(What needs to be done) Exactly the lines from the one that contains "Reconstruct the object" to the one that contains "chafer_inside_height = 7.0", both lines included, should be copied, and no others.
* * *
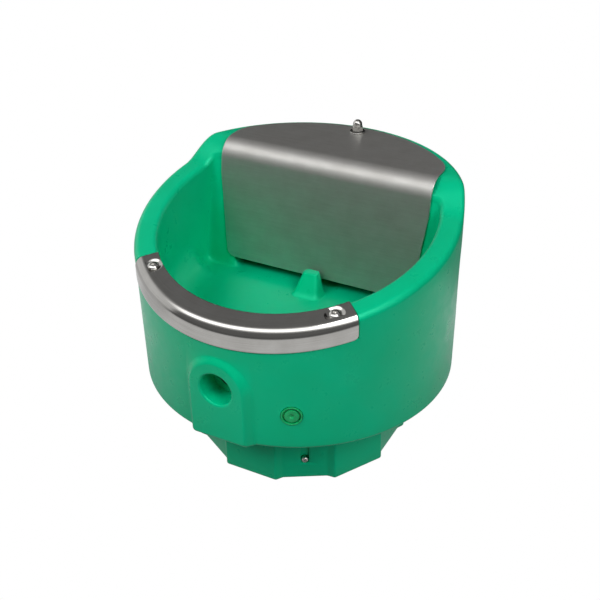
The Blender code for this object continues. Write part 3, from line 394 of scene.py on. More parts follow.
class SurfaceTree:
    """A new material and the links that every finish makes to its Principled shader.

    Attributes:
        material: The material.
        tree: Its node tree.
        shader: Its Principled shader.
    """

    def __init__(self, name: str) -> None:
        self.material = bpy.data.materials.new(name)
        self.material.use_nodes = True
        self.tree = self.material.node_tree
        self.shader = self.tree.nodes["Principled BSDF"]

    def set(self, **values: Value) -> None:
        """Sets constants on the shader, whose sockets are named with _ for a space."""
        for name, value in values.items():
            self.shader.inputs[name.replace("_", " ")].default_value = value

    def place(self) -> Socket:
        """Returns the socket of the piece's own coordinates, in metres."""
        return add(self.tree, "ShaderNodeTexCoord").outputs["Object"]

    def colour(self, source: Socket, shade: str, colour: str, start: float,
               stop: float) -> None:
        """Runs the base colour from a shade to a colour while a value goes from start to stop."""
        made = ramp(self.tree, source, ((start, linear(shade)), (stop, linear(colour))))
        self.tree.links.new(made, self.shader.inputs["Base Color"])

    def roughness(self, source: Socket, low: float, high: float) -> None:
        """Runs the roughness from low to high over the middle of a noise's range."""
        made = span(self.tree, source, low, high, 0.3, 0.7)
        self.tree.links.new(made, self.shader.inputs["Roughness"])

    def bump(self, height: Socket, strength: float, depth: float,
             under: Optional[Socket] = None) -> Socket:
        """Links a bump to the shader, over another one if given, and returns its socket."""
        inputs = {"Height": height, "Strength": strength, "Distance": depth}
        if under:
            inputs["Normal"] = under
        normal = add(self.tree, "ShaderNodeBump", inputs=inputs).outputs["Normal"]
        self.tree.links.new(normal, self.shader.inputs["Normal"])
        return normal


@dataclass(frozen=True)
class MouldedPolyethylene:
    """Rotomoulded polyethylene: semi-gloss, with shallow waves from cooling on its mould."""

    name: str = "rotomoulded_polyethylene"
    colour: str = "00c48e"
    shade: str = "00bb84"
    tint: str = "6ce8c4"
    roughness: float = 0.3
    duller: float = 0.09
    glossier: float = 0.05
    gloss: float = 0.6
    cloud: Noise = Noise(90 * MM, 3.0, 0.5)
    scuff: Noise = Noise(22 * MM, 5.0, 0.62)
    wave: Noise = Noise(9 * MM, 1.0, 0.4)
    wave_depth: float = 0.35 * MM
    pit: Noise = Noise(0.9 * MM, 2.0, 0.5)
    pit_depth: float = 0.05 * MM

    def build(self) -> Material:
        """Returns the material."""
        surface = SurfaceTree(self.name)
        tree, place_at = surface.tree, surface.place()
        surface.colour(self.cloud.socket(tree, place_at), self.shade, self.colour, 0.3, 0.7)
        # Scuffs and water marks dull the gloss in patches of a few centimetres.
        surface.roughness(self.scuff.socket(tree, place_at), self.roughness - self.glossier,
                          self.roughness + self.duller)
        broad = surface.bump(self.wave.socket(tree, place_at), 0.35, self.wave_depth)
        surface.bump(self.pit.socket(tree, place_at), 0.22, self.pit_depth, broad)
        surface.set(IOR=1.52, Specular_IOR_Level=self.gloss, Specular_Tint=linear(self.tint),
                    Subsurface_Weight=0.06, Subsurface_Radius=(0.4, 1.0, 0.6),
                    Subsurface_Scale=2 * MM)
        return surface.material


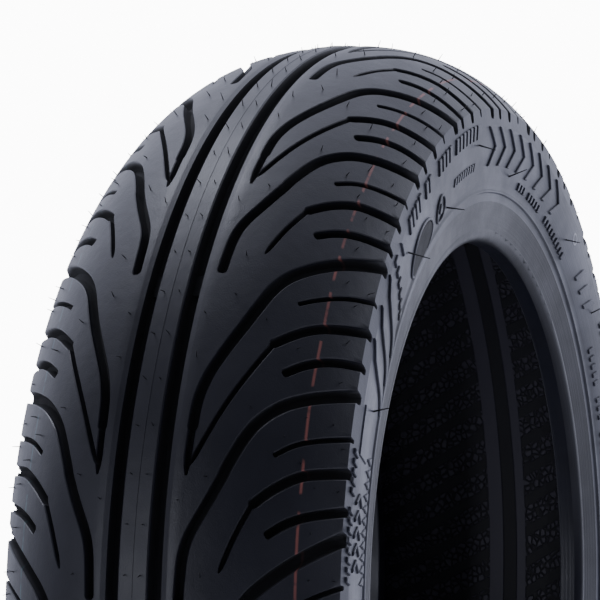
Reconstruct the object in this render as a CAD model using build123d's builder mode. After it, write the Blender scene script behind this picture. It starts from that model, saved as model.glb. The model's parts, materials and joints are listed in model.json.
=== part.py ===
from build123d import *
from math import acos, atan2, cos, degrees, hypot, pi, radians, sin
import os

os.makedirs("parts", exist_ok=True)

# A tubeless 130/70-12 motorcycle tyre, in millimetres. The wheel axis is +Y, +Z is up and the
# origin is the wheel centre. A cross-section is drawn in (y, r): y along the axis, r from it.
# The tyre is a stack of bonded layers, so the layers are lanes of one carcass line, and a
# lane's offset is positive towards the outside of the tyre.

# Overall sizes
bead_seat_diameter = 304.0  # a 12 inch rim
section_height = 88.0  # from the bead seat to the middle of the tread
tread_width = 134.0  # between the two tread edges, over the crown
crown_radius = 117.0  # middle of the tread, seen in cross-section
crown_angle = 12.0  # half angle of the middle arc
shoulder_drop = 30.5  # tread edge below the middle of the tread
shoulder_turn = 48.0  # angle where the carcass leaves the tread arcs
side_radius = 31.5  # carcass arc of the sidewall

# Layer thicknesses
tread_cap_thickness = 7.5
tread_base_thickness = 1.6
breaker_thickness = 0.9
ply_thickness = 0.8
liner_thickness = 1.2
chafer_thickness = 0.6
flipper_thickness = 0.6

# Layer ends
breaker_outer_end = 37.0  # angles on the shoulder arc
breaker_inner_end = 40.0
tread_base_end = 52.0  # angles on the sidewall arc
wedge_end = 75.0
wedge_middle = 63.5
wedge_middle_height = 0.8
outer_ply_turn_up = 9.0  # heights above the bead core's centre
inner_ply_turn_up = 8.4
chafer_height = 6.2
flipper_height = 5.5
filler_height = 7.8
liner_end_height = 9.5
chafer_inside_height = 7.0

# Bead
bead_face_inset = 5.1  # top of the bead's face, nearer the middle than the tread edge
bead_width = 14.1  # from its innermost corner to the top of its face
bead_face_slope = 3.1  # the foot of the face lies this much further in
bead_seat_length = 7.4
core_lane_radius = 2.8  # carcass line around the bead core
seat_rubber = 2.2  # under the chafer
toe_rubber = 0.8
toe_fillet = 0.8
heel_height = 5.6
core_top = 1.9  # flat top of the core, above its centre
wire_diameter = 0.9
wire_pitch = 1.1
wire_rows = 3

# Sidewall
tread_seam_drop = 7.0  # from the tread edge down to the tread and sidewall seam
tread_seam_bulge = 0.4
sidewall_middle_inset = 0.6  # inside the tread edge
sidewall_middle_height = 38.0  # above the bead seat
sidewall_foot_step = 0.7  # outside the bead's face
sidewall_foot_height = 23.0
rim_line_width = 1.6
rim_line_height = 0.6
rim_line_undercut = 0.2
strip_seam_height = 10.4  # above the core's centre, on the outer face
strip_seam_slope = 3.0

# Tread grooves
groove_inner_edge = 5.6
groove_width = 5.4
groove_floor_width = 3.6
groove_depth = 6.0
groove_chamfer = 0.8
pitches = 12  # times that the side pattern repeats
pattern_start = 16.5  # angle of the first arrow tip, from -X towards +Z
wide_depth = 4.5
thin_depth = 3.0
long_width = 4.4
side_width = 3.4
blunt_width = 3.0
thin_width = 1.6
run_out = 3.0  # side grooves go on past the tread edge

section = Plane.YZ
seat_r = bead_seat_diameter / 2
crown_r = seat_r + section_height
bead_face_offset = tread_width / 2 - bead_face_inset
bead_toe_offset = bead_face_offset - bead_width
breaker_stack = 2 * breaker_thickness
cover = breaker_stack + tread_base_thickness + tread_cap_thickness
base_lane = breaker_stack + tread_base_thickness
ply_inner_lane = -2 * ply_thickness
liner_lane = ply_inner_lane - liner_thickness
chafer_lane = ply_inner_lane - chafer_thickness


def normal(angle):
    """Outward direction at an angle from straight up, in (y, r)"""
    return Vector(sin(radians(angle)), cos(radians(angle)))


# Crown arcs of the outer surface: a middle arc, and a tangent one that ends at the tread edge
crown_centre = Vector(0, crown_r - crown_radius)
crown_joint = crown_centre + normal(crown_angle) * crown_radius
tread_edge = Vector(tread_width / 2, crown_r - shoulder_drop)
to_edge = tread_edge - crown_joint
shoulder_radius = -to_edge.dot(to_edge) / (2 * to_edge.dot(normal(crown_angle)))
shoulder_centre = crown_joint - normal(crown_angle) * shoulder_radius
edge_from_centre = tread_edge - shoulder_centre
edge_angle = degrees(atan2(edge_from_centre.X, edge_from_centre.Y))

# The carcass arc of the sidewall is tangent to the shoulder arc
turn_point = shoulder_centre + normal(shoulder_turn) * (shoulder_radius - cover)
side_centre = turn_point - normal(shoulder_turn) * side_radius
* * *
(Solution to this exercise)
Reconstruct the object in this render as a CAD model using build123d's builder mode. After it, write the Blender scene script behind this picture. It starts from that model, saved as model.glb. The model's parts, materials and joints are listed in model.json.
=== part.py ===
from build123d import *
from math import acos, atan2, cos, degrees, hypot, pi, radians, sin
import os

os.makedirs("parts", exist_ok=True)

# A tubeless 130/70-12 motorcycle tyre, in millimetres. The wheel axis is +Y, +Z is up and the
# origin is the wheel centre. A cross-section is drawn in (y, r): y along the axis, r from it.
# The tyre is a stack of bonded layers, so the layers are lanes of one carcass line, and a
# lane's offset is positive towards the outside of the tyre.

# Overall sizes
bead_seat_diameter = 304.0  # a 12 inch rim
section_height = 88.0  # from the bead seat to the middle of the tread
tread_width = 134.0  # between the two tread edges, over the crown
crown_radius = 117.0  # middle of the tread, seen in cross-section
crown_angle = 12.0  # half angle of the middle arc
shoulder_drop = 30.5  # tread edge below the middle of the tread
shoulder_turn = 48.0  # angle where the carcass leaves the tread arcs
side_radius = 31.5  # carcass arc of the sidewall

# Layer thicknesses
tread_cap_thickness = 7.5
tread_base_thickness = 1.6
breaker_thickness = 0.9
ply_thickness = 0.8
liner_thickness = 1.2
chafer_thickness = 0.6
flipper_thickness = 0.6

# Layer ends
breaker_outer_end = 37.0  # angles on the shoulder arc
breaker_inner_end = 40.0
tread_base_end = 52.0  # angles on the sidewall arc
wedge_end = 75.0
wedge_middle = 63.5
wedge_middle_height = 0.8
outer_ply_turn_up = 9.0  # heights above the bead core's centre
inner_ply_turn_up = 8.4
chafer_height = 6.2
flipper_height = 5.5
filler_height = 7.8
liner_end_height = 9.5
chafer_inside_height = 7.0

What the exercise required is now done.